Fermi level effects on Mn incorporation in modulation-doped ferromagnetic III_1−xMn_xV heterostructures

The effect of increasing the Fermi level by modulation doping on the incorporation of Mn into the III-V host lattice-and hence on the ferromagnetic properties of III1-xMnx V alloys-is investigated in Ga1-xMnxAs/Ga1-yAlyAs heterojunctions and quantum wells. Introducing Be acceptors into the Ga1-yAlyAs barriers leads to an increase of the Curie temperature T-C of Ga1-xMnxAs, from 70 K in undoped structures to over 100 K in modulation-doped structures. This increase is qualitatively consistent with multi-band mean field theory simulation of carrier-mediated ferromagnetism.

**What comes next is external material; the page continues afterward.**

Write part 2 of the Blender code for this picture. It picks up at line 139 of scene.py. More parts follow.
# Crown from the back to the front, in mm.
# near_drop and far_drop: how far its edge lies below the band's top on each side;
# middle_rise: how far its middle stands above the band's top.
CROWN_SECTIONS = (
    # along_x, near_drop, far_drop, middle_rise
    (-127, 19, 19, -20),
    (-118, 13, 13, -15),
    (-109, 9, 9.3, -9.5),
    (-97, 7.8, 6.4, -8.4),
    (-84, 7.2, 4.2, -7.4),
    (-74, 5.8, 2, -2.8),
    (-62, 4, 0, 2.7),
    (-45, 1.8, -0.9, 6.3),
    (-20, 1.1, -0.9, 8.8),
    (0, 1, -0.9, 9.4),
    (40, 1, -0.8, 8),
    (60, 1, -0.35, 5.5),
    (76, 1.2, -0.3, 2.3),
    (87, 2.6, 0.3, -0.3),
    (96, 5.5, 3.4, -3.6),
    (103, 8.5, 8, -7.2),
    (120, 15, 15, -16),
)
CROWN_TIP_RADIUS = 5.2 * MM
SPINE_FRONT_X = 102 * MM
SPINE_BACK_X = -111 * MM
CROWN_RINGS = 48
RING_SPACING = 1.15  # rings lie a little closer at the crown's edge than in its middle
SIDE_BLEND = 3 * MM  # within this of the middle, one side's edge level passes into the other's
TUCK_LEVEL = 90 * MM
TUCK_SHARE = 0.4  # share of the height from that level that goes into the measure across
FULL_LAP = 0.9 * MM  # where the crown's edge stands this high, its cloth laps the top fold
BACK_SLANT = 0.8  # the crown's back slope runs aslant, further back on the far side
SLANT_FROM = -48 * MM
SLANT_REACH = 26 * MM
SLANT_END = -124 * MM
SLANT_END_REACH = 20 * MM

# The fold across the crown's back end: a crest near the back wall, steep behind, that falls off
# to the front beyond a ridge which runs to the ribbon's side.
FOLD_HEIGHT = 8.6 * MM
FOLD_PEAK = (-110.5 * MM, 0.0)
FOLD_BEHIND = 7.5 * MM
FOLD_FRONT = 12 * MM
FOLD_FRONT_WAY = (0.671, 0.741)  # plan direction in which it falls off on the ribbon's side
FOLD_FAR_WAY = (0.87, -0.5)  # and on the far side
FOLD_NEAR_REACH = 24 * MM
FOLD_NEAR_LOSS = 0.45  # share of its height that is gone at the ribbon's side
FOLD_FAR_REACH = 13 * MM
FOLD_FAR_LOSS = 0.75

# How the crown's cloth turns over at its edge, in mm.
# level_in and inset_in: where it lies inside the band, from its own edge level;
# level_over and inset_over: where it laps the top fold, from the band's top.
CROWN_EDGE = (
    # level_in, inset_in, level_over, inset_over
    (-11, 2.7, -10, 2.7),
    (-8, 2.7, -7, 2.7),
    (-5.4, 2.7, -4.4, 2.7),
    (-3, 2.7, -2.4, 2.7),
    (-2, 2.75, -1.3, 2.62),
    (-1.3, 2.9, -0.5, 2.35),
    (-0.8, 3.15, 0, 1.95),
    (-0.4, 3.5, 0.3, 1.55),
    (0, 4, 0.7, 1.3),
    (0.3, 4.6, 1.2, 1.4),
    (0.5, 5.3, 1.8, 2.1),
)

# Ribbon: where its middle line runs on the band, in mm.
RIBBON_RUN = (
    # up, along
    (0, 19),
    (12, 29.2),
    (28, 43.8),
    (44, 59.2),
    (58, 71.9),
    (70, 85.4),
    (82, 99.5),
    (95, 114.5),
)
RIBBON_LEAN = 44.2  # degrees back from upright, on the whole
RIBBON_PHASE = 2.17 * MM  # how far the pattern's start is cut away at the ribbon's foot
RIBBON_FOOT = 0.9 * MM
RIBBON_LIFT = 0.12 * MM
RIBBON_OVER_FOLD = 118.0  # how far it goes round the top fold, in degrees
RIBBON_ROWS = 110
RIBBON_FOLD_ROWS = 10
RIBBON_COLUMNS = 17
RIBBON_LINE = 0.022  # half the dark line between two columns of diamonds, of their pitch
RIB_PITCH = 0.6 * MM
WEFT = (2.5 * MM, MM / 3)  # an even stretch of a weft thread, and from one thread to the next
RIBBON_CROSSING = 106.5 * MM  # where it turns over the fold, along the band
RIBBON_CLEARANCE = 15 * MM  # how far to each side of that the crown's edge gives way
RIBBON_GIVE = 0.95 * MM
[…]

Here the crucial feature is that the increase of T-C occurs only in those structures where the modulation doping is introduced after the deposition of the magnetic layer, and that T-C actually drops when the Be-doped layer is grown first. Using ion channelling techniques we provide direct evidence that this latter reduction in T-C is directly correlated with an increased formation of magnetically inactive Mn interstitials. This formation of interstitials is induced by the shift of the Fermi energy as the holes are transferred from the barrier to the quantum well during the growth.